» **WORK TO DO**: Find the lines holding the word "Blender" and collect them.

--- DATASET ROWS ---

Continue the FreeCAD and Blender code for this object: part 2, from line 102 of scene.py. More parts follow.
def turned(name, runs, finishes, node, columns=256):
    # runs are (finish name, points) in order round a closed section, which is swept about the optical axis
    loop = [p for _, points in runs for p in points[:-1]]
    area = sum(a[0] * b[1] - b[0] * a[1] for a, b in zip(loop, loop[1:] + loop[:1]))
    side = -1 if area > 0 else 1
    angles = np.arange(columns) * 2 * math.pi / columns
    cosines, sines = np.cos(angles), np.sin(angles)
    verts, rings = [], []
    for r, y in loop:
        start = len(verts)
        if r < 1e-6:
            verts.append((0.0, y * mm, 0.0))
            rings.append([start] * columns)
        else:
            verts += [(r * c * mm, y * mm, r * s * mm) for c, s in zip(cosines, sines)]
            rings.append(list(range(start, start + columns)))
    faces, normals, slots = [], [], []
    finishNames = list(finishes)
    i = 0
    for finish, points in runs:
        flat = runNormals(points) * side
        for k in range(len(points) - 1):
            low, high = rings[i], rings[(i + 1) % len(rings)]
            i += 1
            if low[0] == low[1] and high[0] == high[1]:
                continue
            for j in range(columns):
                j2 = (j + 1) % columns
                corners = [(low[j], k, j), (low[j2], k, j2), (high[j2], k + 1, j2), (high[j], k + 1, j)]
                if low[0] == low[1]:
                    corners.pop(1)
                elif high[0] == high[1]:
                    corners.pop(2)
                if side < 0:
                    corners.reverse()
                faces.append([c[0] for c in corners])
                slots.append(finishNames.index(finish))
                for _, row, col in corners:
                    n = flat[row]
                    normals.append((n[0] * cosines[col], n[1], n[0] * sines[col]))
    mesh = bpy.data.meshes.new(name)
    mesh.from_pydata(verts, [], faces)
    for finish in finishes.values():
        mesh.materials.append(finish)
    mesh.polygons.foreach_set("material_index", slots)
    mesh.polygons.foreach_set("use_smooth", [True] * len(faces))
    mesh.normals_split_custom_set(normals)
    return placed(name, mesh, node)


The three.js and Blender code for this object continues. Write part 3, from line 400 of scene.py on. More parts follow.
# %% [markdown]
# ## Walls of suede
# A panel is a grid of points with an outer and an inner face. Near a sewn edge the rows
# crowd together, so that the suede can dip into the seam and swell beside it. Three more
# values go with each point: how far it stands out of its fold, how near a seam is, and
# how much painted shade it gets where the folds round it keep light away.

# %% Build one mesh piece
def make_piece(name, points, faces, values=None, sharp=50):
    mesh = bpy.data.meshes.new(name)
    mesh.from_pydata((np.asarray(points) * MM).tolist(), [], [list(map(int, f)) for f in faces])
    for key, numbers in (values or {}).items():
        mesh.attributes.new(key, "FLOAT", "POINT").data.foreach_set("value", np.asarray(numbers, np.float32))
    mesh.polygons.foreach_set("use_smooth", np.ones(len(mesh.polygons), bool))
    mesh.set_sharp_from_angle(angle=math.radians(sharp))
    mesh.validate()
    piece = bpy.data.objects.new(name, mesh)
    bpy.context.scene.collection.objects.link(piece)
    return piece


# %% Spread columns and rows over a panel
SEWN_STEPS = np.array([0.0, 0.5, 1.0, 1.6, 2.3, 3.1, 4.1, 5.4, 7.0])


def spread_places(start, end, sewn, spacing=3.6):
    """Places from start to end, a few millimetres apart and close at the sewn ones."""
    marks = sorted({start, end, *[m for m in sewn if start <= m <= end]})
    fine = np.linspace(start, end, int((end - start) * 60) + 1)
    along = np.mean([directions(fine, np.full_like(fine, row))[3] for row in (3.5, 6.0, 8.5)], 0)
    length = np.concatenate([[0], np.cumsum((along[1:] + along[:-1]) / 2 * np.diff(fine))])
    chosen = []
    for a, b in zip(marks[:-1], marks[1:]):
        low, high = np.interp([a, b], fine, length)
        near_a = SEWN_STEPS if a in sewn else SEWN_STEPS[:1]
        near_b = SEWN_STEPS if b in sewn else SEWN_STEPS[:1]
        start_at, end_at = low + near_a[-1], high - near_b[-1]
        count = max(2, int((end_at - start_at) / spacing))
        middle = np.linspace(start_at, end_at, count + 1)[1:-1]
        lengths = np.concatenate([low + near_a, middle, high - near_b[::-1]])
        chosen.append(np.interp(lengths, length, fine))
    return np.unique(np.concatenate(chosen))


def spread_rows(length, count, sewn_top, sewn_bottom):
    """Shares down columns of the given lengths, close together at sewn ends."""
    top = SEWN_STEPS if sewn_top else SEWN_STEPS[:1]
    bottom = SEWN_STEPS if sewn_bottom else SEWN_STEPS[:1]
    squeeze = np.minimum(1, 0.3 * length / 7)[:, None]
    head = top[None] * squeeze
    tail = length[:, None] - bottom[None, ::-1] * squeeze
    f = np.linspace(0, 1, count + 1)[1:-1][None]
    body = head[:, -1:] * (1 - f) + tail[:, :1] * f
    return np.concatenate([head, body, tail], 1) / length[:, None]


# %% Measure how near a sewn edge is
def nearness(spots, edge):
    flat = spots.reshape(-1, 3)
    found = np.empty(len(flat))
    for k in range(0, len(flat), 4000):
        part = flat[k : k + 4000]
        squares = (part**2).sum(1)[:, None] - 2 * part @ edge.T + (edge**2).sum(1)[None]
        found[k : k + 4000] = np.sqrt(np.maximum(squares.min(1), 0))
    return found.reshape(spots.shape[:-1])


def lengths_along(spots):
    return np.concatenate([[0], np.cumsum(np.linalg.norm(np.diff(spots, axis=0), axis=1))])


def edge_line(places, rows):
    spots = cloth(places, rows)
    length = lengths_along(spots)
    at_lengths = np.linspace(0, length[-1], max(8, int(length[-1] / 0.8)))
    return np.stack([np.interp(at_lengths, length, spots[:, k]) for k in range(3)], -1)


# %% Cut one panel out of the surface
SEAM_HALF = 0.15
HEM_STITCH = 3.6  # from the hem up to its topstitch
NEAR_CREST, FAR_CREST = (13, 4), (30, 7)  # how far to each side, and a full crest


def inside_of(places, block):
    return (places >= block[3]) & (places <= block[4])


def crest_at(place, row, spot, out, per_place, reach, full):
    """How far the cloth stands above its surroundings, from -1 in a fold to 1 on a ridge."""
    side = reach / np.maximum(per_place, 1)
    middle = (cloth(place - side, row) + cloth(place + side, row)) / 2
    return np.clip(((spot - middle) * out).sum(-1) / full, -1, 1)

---

» **RIGHT ANSWER**:
Continue the FreeCAD and Blender code for this object: part 2, from line 102 of scene.py. More parts follow.
The three.js and Blender code for this object continues. Write part 3, from line 400 of scene.py on. More parts follow.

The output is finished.